No âmbito do eixo III – “Garantir direitos e defender o SUS, a vida e a democracia”, o professor Maurício Barreto ressaltou o vínculo sólido e multidirecional entre saúde, que deve ser entendida como um fenômeno complexo, com múltiplas determinações, e democracia. Enquanto o último governo colocou em risco a essência da recente democracia brasileira, o que resultou em relações interrompidas, o governo eleito no último ano retoma o processo democrático brasileiro que estava enfraquecido, apontou o pesquisador.
Para Barreto, o atual contexto do país lembra a histórica 8ª Conferência Nacional de Saúde, com a necessidade de reafirmação da saúde como dever do Estado e direito do cidadão.
Os reflexos do passado colonial brasileiro, que inclui violência genocida contra a população originária e escravização da população de origem africana, em uma sociedade desigual, racista e injusta foram destacados pelo docente.
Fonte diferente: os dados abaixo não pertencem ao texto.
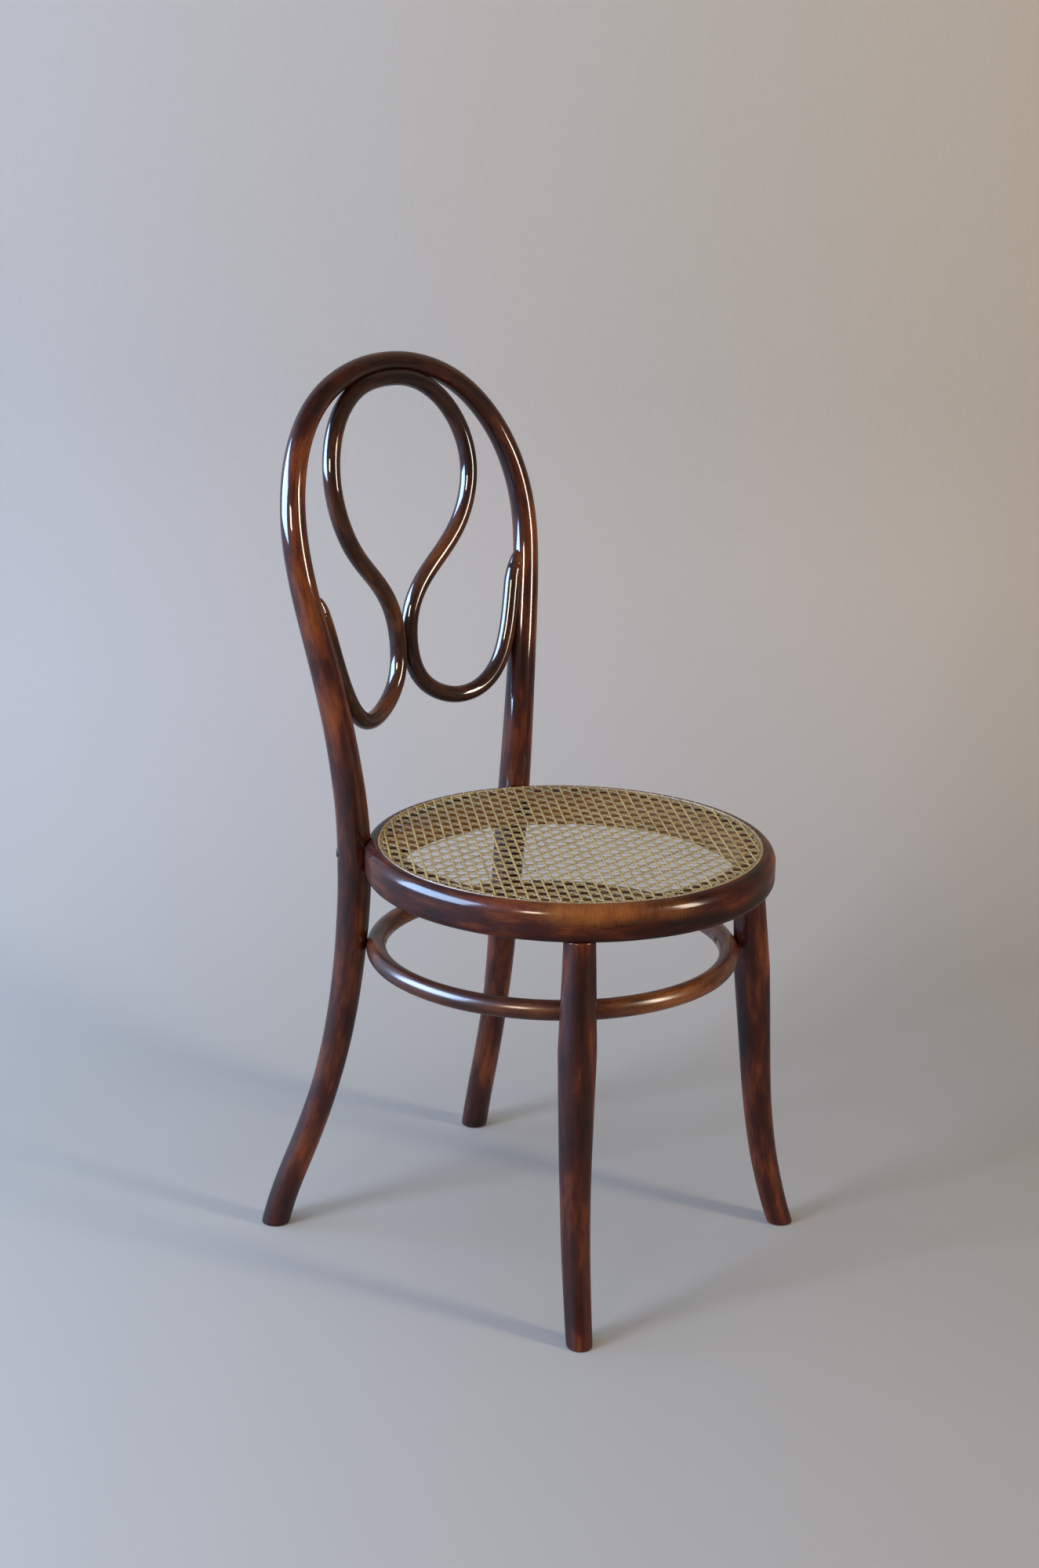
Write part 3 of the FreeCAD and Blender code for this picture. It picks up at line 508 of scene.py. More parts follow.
def fixings(name: str) -> List[Fixing]:
    """Measure the heads of a CAD node's screws, one to each quarter of the chair.

    The shank runs along the longest spread of a screw's vertices, and its head is the wider end.

    Args:
        name: the CAD node.

    Returns:
        One head for each solid.
    """
    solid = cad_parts[name]
    flat = np.empty(len(solid.data.vertices) * 3, np.float32)
    solid.data.vertices.foreach_get("co", flat)
    turn = np.array(solid.matrix_world)
    places = flat.reshape(-1, 3).astype(float) @ turn[:3, :3].T + turn[:3, 3]
    across = np.where(np.abs(places[:, 0]) < NEAR_MIDDLE, 0, np.sign(places[:, 0]))
    quarter = across * 2 + (places[:, 1] > SEAT_Y)
    found = []
    for key in np.unique(quarter):
        group = places[quarter == key]
        middle = group.mean(0)
        _, _, axes = np.linalg.svd(group - middle, full_matrices=False)
        spans = (group - middle) @ axes.T
        centre = middle + ((spans.max(0) + spans.min(0)) / 2) @ axes
        away = np.linalg.norm(((group - centre) @ axes.T)[:, 1:], axis=1)
        widest = group[away > WIDE_SHARE * away.max()]
        heading = axes[0] if (widest - centre).mean(0) @ axes[0] < 0 else -axes[0]
        top = centre + heading * ((group - centre) @ heading).min()
        found.append(Fixing(top, heading, float(away.max())))
    return found


def let_in(points: np.ndarray, heads: Sequence[Fixing], depth: float, snap: float) -> np.ndarray:
    """Sink the wood round each head, so that the head shows in a round recess.

    Points within the snap of the recess's edge move onto it, and those inside it go down to its
    floor.

    Args:
        points: points of the wood.
        heads: the heads.
        depth: how far the recess's floor lies under the heads' tops.
        snap: half the spacing of the points.

    Returns:
        The moved points.
    """
    moved = points.copy()
    for head in heads:
        rim = head.radius + HEAD_ROOM
        along = (moved - head.top) @ head.heading
        aside = moved - head.top - along[:, None] * head.heading
        distance = np.linalg.norm(aside, axis=1)
        near = np.abs(along) < HEAD_REACH
        edge = near & (np.abs(distance - rim) < snap)
        scale = np.where(edge, rim / np.maximum(distance, 1e-9), 1.0)
        inside = near & (distance < rim)
        along = np.where(inside, np.maximum(along, depth), along)
        moved = head.top + along[:, None] * head.heading + aside * scale[:, None]
    return moved


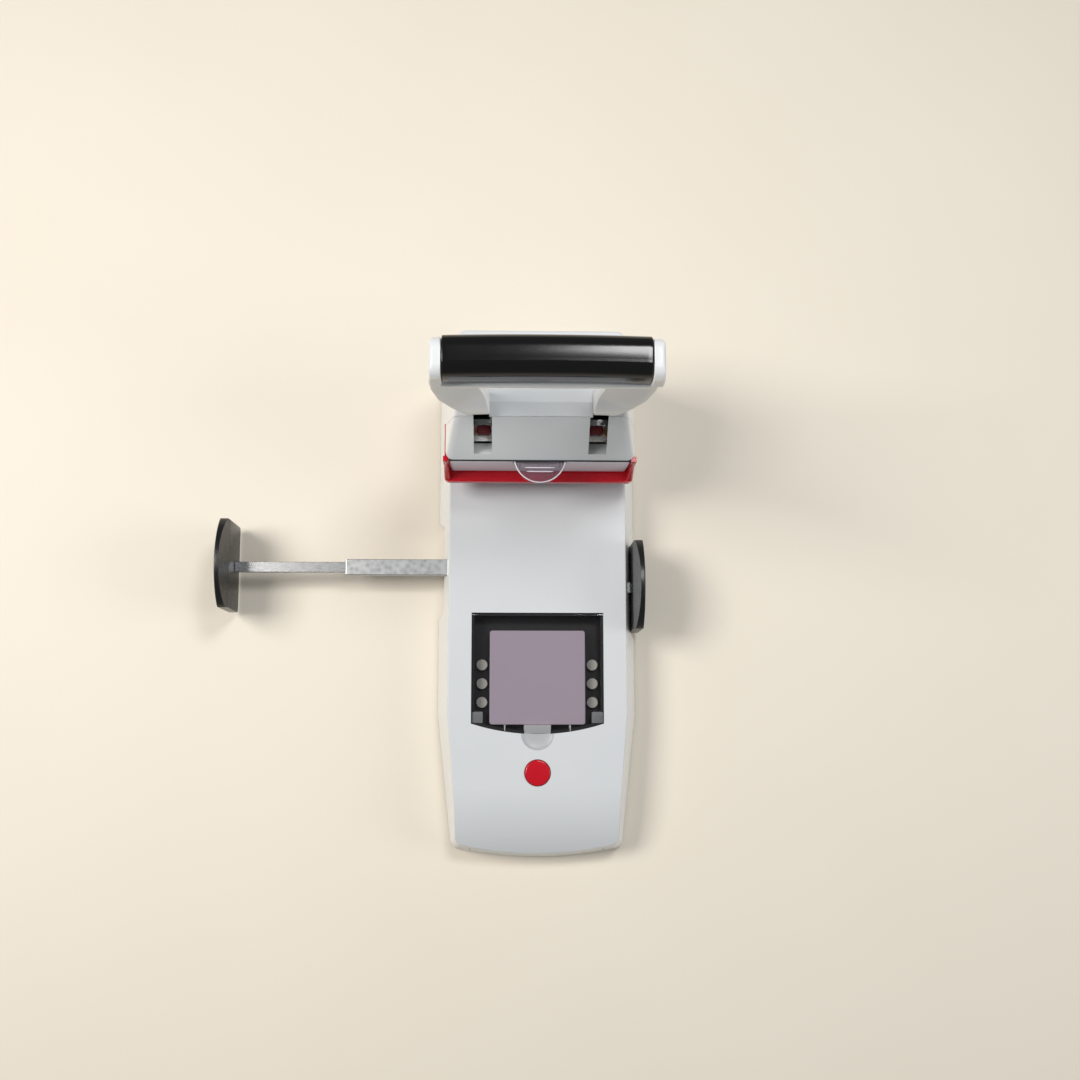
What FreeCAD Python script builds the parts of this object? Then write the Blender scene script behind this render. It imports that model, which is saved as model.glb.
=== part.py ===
import FreeCAD, Part
import math
import os
import Sketcher
from types import SimpleNamespace

# A heavy two-hole lever punch. The origin lies on the desk, midway between the two punches.
# +X is to the right, +Y to the rear and +Z up. All lengths are in millimetres.

driving = {
    # base
    "table_top": 36.0,
    "ground_gap": 1.5,
    "base_wall": 2.5,
    "base_foot_half": 75.3,
    "side_slope": 8.7,
    "front_taper": 10.8,
    "top_front_taper": 7.6,
    "base_rear": 66.0,
    "taper_before_lid_front": 7.3,
    "button_beyond_lid": 35.9,
    "roll_beyond_lid": 47.7,
    "corner_beyond_roll": 44.0,
    "front_slope": 6.0,
    "bulge_radius": 292.0,
    "roll_radius": 80.0,
    "roll_end_angle": 48.0,
    "base_corner": 7.0,
    "base_edge": 1.0,
    "foot_height": 3.0,
    "foot_half": 56.0,
    "foot_depth": 34.0,
    "rear_foot_behind": 46.0,
    "front_foot_inset": 7.0,
    "plate_thickness": 2.0,
    "seat_gap": 0.3,
    "plate_clearance": 0.9,
    "cut_past": 1.0,
    "cut_margin": 10.0,
    # punching line
    "punch_spread": 40.0,
    "punch_radius": 3.0,
    "running_gap": 0.05,
    "die_thickness": 4.0,
    "die_front": 16.0,
    "die_rear": 12.0,
    "die_bush_radius": 6.0,
    "paper_depth": 12.3,
    "back_stop_thickness": 1.7,
    "throat_height": 24.0,
    # steel frames
    "frame_inner": 56.0,
    "frame_thickness": 3.0,
    "frame_column": 20.0,
    "shoulder_drop": 3.0,
    "frame_rear": 56.0,
    "frame_top": 112.0,
    "guide_thickness": 6.0,
    "tie_radius": 5.0,
    "tie_reach": 46.0,
    "tie_low": 52.0,
    "tie_high": 102.0,
    "screw_radius": 2.5,
    "screw_head_radius": 4.2,
    "screw_head_height": 2.2,
    # pivot
    "pivot_y": 22.0,
    "pivot_z": 95.0,
    "shaft_radius": 6.0,
    "shaft_over": 2.4,
    "hub_radius": 10.0,
    "hub_half": 45.0,
    "ring_radius": 8.5,
    "ring_thickness": 1.1,
    "spring_wire": 2.0,
    "spring_inner": 6.6,
    # carriage
    "beam_low": 92.5,
    "beam_height": 6.0,
    "beam_end_height": 10.0,
    "beam_front": 9.0,
    "beam_rear": 7.0,
    "beam_half": 55.5,
    "beam_middle_half": 33.0,
    "column_spread": 50.0,
    "column_radius": 3.5,
    "column_y": -1.5,
    "bush_wall": 1.2,
    "cap_radius": 6.0,
    "cap_height": 5.0,
    "pin_radius": 3.5,
    "pin_y": -6.0,
    "pin_z": 108.0,
    "fork_spread": 25.0,
    "fork_thickness": 6.0,
    "fork_half_width": 6.0,
    "fork_reach": 35.4,
    "fork_slack": 0.9,
    "ear_wall": 1.5,
    "ear_gap": 1.5,
    "ear_thickness": 3.5,
    # head covers
    "head_half": 65.0,
    "head_front": 22.4,
    "housing_front": 23.7,
    "head_front_low": 23.4,
    "head_rear": 62.0,
    "head_wall": 2.5,
    "seam_z": 101.0,
    "gasket_height": 1.0,
    "column_front": 14.0,
    "cover_half": 67.2,
    "cover_top_half": 57.0,
    "cover_slope": 0.8133,
    "cover_peak": 146.0,
    "crest_y": 2.0,
    "step_y": 11.0,
    "step_rise": 5.0,
    "cover_corner": 6.0,
    "cover_edge": 1.6,
    "cover_split": 0.2,
    "cover_rear_lean": 3.0,
    "slot_half_width": 6.45,
    "slot_front": 19.0,
    "slot_rear": 18.5,
    "slot_spread": 40.5,
    # red guide frame
    "frame_lip_half": 69.5,
    "frame_lip_front": 31.2,
    "frame_lip_height": 6.0,
    "frame_rim_height": 8.0,
    "post_width": 4.0,
    "post_depth": 4.0,
    "lip_corner": 4.0,
    # release tab
    "tab_radius": 19.0,
    "tab_y": -20.0,
    "tab_thickness": 3.0,
    "tab_drop": 0.5,
    "tab_tail": 8.0,
    # lever and handle
    "arm_spread": 40.5,
    "arm_thickness": 5.0,
    "arm_half_width": 5.5,
    "boss_wall": 3.0,
    "arm_lean": 14.8,
    "arm_length": 52.0,
    "handle_half": 71.0,
    "handle_waist": 64.0,
    "handle_screw_inset": 3.5,
    "handle_tip_z": 137.0,
    "handle_flare_z": 140.0,
    "handle_waist_z": 155.0,
    "handle_full_z": 190.0,
    "handle_tip_outer": 45.2,
    "handle_flare_outer": 48.0,
    "handle_tip_inner": 36.2,
    "handle_inner": 42.4,
    "handle_front_tip": 0.5,
    "handle_front": 5.0,
    "handle_rear_tip": 17.2,
    "handle_rear": 23.0,
    "handle_rim": 5.0,
    "handle_dish": 15.0,
    "grip_y": 6.0,
    "grip_z": 253.0,
    "grip_depth": 30.0,
    "grip_height": 28.0,
    "grip_half": 63.5,
    "grip_round": 9.0,
    "core_depth": 12.0,
    "core_height": 14.0,
    "bar_thickness": 4.0,
    "handle_screw_radius": 2.0,
    # storage
    "lid_half": 49.3,
    "lid_rear": 125.0,
    "lid_side_reach": 207.3,
    "lid_bulge_radius": 161.7,
    "lid_thickness": 2.4,
    "hinge_radius": 1.2,
    "hinge_pin_radius": 0.6,
    "hinge_pin_length": 5.0,
    "hinge_end_gap": 2.3,
    "tray_ledge": 2.0,
    "tray_floor_z": 18.0,
    "tray_floor": 1.5,
    "case_half": 35.7,
    "case_height": 12.0,
    "case_beyond_lid": 0.7,
    "case_end_gap": 12.3,
    "disc_radius": 4.0,
    "disc_height": 4.0,
    "disc_pitch": 14.0,
    "disc_setback": 6.0,
    "notch_radius": 12.2,
    "notch_beyond_lid": 7.3,
    "notch_depth": 1.8,
    # button
    "button_radius": 9.5,
    "button_gap": 0.4,
    "button_rise": 1.4,
    "button_round": 1.0,
    "button_flange": 1.4,
    "button_flange_height": 2.0,
    "cup_wall": 2.0,
    "cup_low": 17.5,
    "button_spring_radius": 5.0,
    # chip drawer
    "drawer_half": 50.0,
    "drawer_height": 10.5,
    "drawer_rear": 20.0,
    "drawer_wall": 1.6,
    "drawer_front_wall": 6.0,
    # side stops
    "dock_depth": 4.6,
    "dock_length": 77.0,
    "rail_setback": 4.7,
    "dock_flare": 6.0,
    "stop_left_reach": 90.0,
    "stop_right_reach": 105.0,
    "stop_length": 66.0,
    "stop_thickness": 7.0,
    "stop_low": 8.0,
    "stop_end_height": 52.0,
    "stop_arch_radius": 42.0,
    "rail_z": 25.5,
    "rail_height": 7.0,
    "rail_width": 12.0,
    "rail_length": 125.0,
    "bar_height": 4.0,
    "bar_width": 8.0,
    "bar_length": 121.0,
    "guide_wall": 2.0,
    "guide_length": 40.0,
    "stage_travel": 78.75,
}

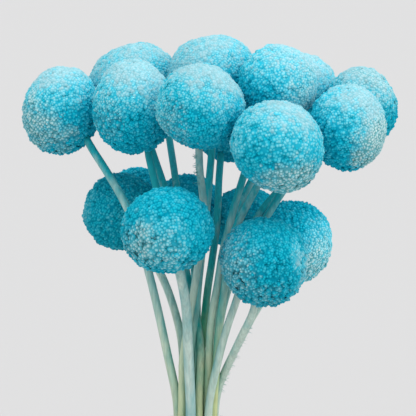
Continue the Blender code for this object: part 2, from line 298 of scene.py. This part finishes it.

Ele exemplificou citando estudo do Centro de Integração de Dados e Conhecimentos para Saúde (Cidacs), que aponta que o risco de morte por desnutrição é 16 vezes maior na população indígena; o risco de morte por diarreia é 14 vezes maior. Nesse cenário, o coordenador do Cidacs chamou a atenção para as várias evidências que mostram que políticas pró-equidade – como o Bolsa Família, Luz para todos, Ações afirmativas e Políticas de cotas – têm impactos positivos na saúde.
Barreto finalizou afirmando que há uma disputa ideológica do SUS em jogo. No atual contexto de um renascer democrático do Brasil, conclamou os participantes para o debate e elaboração de propostas que contribuam para a construção de uma sociedade democrática e inclusiva e para a defesa do SUS enquanto projeto emancipatório.